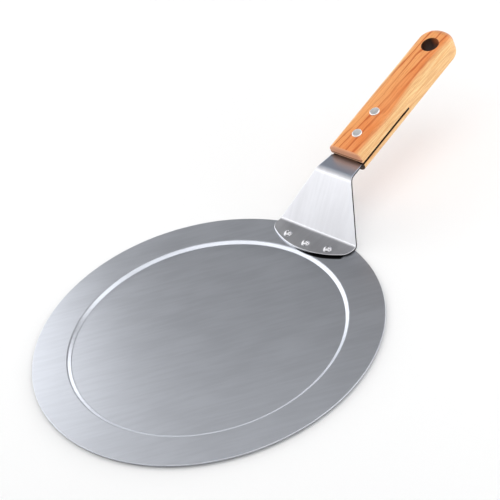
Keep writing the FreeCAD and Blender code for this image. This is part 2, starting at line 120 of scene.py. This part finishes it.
def piece(name, vertices, faces, material, node, painted_dark_edge=None):
    """Object that stands for one CAD node. Vertices are in mm, and the last argument is how much
    painted dark reflection each vertex gets.
    """
    mesh = bpy.data.meshes.new(name)
    mesh.from_pydata([Vector(v) * MM for v in vertices], [], faces)
    if painted_dark_edge:
        mesh.attributes.new("painted_dark_edge", "FLOAT", "POINT").data.foreach_set("value", painted_dark_edge)
    built = bmesh.new()
    built.from_mesh(mesh)
    bmesh.ops.remove_doubles(built, verts=built.verts, dist=0.002 * MM)
    bmesh.ops.dissolve_degenerate(built, edges=built.edges, dist=0.001 * MM)
    bmesh.ops.recalc_face_normals(built, faces=built.faces)
    built.to_mesh(mesh)
    built.free()
    even_normals(mesh)
    mesh.materials.append(material)
    made = bpy.data.objects.new(name, mesh)
    bpy.context.scene.collection.objects.link(made)
    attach(made, "root")
    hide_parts(node)
    return made


def lathe(profile, segments, place=Matrix.Identity(4)):
    """Turn a profile of (radius, height) about the Z axis of a place."""
    vertices, faces, rings = [], [], []
    for radius, height in profile:
        first = len(vertices)
        if radius < 1e-6:
            vertices.append(place @ Vector((0, 0, height)))
            rings.append([first] * segments)
            continue
        for number in range(segments):
            angle = 2 * math.pi * number / segments
            point = Vector((radius * math.cos(angle), radius * math.sin(angle), height))
            vertices.append(place @ point)
        rings.append(list(range(first, first + segments)))
    for low, high in zip(rings, rings[1:]):
        for number in range(segments):
            after = (number + 1) % segments
            corners = dict.fromkeys((low[number], low[after], high[after], high[number]))
            faces.append(tuple(corners))
    return vertices, faces


# ---------------------------------------------------------------- material helpers

class Surface:
    """One material's node tree, with short calls for laying it out."""

    MIX_FACTOR, MIX_FIRST, MIX_SECOND, MIX_COLOUR = 0, 6, 7, 2   # a Mix node's sockets for colours

    def __init__(self, name):
        self.material = bpy.data.materials.new(name)
        self.material.use_nodes = True
        self.tree = self.material.node_tree
        self.shader = self.tree.nodes["Principled BSDF"]

    def add(self, kind, inputs=None, **settings):
        node = self.tree.nodes.new(kind)
        for key, value in settings.items():
            setattr(node, key, value)
        for key, value in (inputs or {}).items():
            self.put(node.inputs[key], value)
        return node

    def put(self, socket, value):
        if isinstance(value, bpy.types.NodeSocket):
            self.tree.links.new(value, socket)
        else:
            socket.default_value = value

    def math(self, operation, *values):
        return self.add("ShaderNodeMath", dict(enumerate(values)), operation=operation).outputs[0]

    def plus(self, first, second):
        return self.math("ADD", first, second)

    def minus(self, first, second):
        return self.math("SUBTRACT", first, second)

    def times(self, first, second):
        return self.math("MULTIPLY", first, second)

    def scaled(self, vector, scale):
        return self.add("ShaderNodeVectorMath", {0: vector, 1: scale}, operation="MULTIPLY").outputs[0]

    def split(self, vector):
        return self.add("ShaderNodeSeparateXYZ", {"Vector": vector}).outputs

    def noise(self, vector, scale, detail=2.0, rough=0.5):
        inputs = {"Vector": vector, "Scale": scale, "Detail": detail, "Roughness": rough}
        return self.add("ShaderNodeTexNoise", inputs).outputs["Fac"]

    def ramp(self, value, low, high, start=0.0, end=1.0):
        """Value from low..high, eased to start..end."""
        inputs = {"Value": value, "From Min": low, "From Max": high, "To Min": start, "To Max": end}
        return self.add("ShaderNodeMapRange", inputs, interpolation_type="SMOOTHSTEP").outputs[0]

    def from_axis(self, x, y, centre):
        """Distance from an upright axis through a point on the Y axis."""
        across = self.math("POWER", x, 2)
        along = self.math("POWER", self.minus(y, centre), 2)
        return self.math("SQRT", self.plus(across, along))

    def blend(self, share, first, second):
        node = self.add("ShaderNodeMix", data_type="RGBA")
        self.put(node.inputs[self.MIX_FACTOR], share)
        self.put(node.inputs[self.MIX_FIRST], first)
        self.put(node.inputs[self.MIX_SECOND], second)
        return node.outputs[self.MIX_COLOUR]

    def bump(self, height, strength, distance):
        inputs = {"Height": height, "Strength": strength, "Distance": distance}
        normal = self.add("ShaderNodeBump", inputs).outputs[0]
        self.put(self.shader.inputs["Normal"], normal)

    def place(self):
        """Object coordinates in mm."""
        where = self.add("ShaderNodeTexCoord").outputs["Object"]
        return self.scaled(where, (1 / MM, 1 / MM, 1 / MM))

    def turned(self, degrees):
        """Object coordinates in mm, turned about Z."""
        inputs = {"Vector": self.place(), "Rotation": (0, 0, math.radians(degrees))}
        return self.add("ShaderNodeVectorRotate", inputs, rotation_type="EULER_XYZ").outputs[0]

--

▶ _Written task_
Restate the data above word for word.

▶ _Task response_
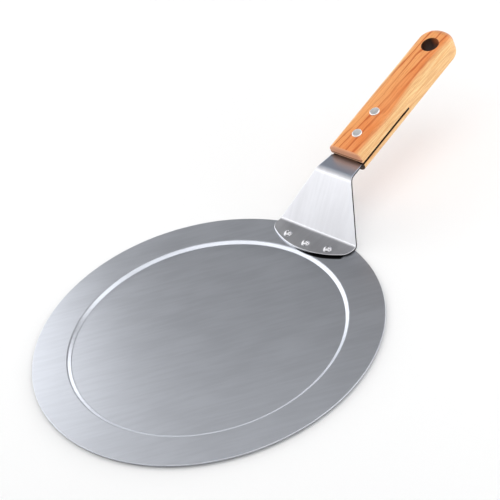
Keep writing the FreeCAD and Blender code for this image. This is part 2, starting at line 120 of scene.py. This part finishes it.
def piece(name, vertices, faces, material, node, painted_dark_edge=None):
    """Object that stands for one CAD node. Vertices are in mm, and the last argument is how much
    painted dark reflection each vertex gets.
    """
    mesh = bpy.data.meshes.new(name)
    mesh.from_pydata([Vector(v) * MM for v in vertices], [], faces)
    if painted_dark_edge:
        mesh.attributes.new("painted_dark_edge", "FLOAT", "POINT").data.foreach_set("value", painted_dark_edge)
    built = bmesh.new()
    built.from_mesh(mesh)
    bmesh.ops.remove_doubles(built, verts=built.verts, dist=0.002 * MM)
    bmesh.ops.dissolve_degenerate(built, edges=built.edges, dist=0.001 * MM)
    bmesh.ops.recalc_face_normals(built, faces=built.faces)
    built.to_mesh(mesh)
    built.free()
    even_normals(mesh)
    mesh.materials.append(material)
    made = bpy.data.objects.new(name, mesh)
    bpy.context.scene.collection.objects.link(made)
    attach(made, "root")
    hide_parts(node)
    return made


def lathe(profile, segments, place=Matrix.Identity(4)):
    """Turn a profile of (radius, height) about the Z axis of a place."""
    vertices, faces, rings = [], [], []
    for radius, height in profile:
        first = len(vertices)
        if radius < 1e-6:
            vertices.append(place @ Vector((0, 0, height)))
            rings.append([first] * segments)
            continue
        for number in range(segments):
            angle = 2 * math.pi * number / segments
            point = Vector((radius * math.cos(angle), radius * math.sin(angle), height))
            vertices.append(place @ point)
        rings.append(list(range(first, first + segments)))
    for low, high in zip(rings, rings[1:]):
        for number in range(segments):
            after = (number + 1) % segments
            corners = dict.fromkeys((low[number], low[after], high[after], high[number]))
            faces.append(tuple(corners))
    return vertices, faces


# ---------------------------------------------------------------- material helpers

class Surface:
    """One material's node tree, with short calls for laying it out."""

    MIX_FACTOR, MIX_FIRST, MIX_SECOND, MIX_COLOUR = 0, 6, 7, 2   # a Mix node's sockets for colours

    def __init__(self, name):
        self.material = bpy.data.materials.new(name)
        self.material.use_nodes = True
        self.tree = self.material.node_tree
        self.shader = self.tree.nodes["Principled BSDF"]

    def add(self, kind, inputs=None, **settings):
        node = self.tree.nodes.new(kind)
        for key, value in settings.items():
            setattr(node, key, value)
        for key, value in (inputs or {}).items():
            self.put(node.inputs[key], value)
        return node

    def put(self, socket, value):
        if isinstance(value, bpy.types.NodeSocket):
            self.tree.links.new(value, socket)
        else:
            socket.default_value = value

    def math(self, operation, *values):
        return self.add("ShaderNodeMath", dict(enumerate(values)), operation=operation).outputs[0]

    def plus(self, first, second):
        return self.math("ADD", first, second)

    def minus(self, first, second):
        return self.math("SUBTRACT", first, second)

    def times(self, first, second):
        return self.math("MULTIPLY", first, second)

    def scaled(self, vector, scale):
        return self.add("ShaderNodeVectorMath", {0: vector, 1: scale}, operation="MULTIPLY").outputs[0]

    def split(self, vector):
        return self.add("ShaderNodeSeparateXYZ", {"Vector": vector}).outputs

    def noise(self, vector, scale, detail=2.0, rough=0.5):
        inputs = {"Vector": vector, "Scale": scale, "Detail": detail, "Roughness": rough}
        return self.add("ShaderNodeTexNoise", inputs).outputs["Fac"]

    def ramp(self, value, low, high, start=0.0, end=1.0):
        """Value from low..high, eased to start..end."""
        inputs = {"Value": value, "From Min": low, "From Max": high, "To Min": start, "To Max": end}
        return self.add("ShaderNodeMapRange", inputs, interpolation_type="SMOOTHSTEP").outputs[0]

    def from_axis(self, x, y, centre):
        """Distance from an upright axis through a point on the Y axis."""
        across = self.math("POWER", x, 2)
        along = self.math("POWER", self.minus(y, centre), 2)
        return self.math("SQRT", self.plus(across, along))

    def blend(self, share, first, second):
        node = self.add("ShaderNodeMix", data_type="RGBA")
        self.put(node.inputs[self.MIX_FACTOR], share)
        self.put(node.inputs[self.MIX_FIRST], first)
        self.put(node.inputs[self.MIX_SECOND], second)
        return node.outputs[self.MIX_COLOUR]

    def bump(self, height, strength, distance):
        inputs = {"Height": height, "Strength": strength, "Distance": distance}
        normal = self.add("ShaderNodeBump", inputs).outputs[0]
        self.put(self.shader.inputs["Normal"], normal)

    def place(self):
        """Object coordinates in mm."""
        where = self.add("ShaderNodeTexCoord").outputs["Object"]
        return self.scaled(where, (1 / MM, 1 / MM, 1 / MM))

    def turned(self, degrees):
        """Object coordinates in mm, turned about Z."""
        inputs = {"Vector": self.place(), "Rotation": (0, 0, math.radians(degrees))}
        return self.add("ShaderNodeVectorRotate", inputs, rotation_type="EULER_XYZ").outputs[0]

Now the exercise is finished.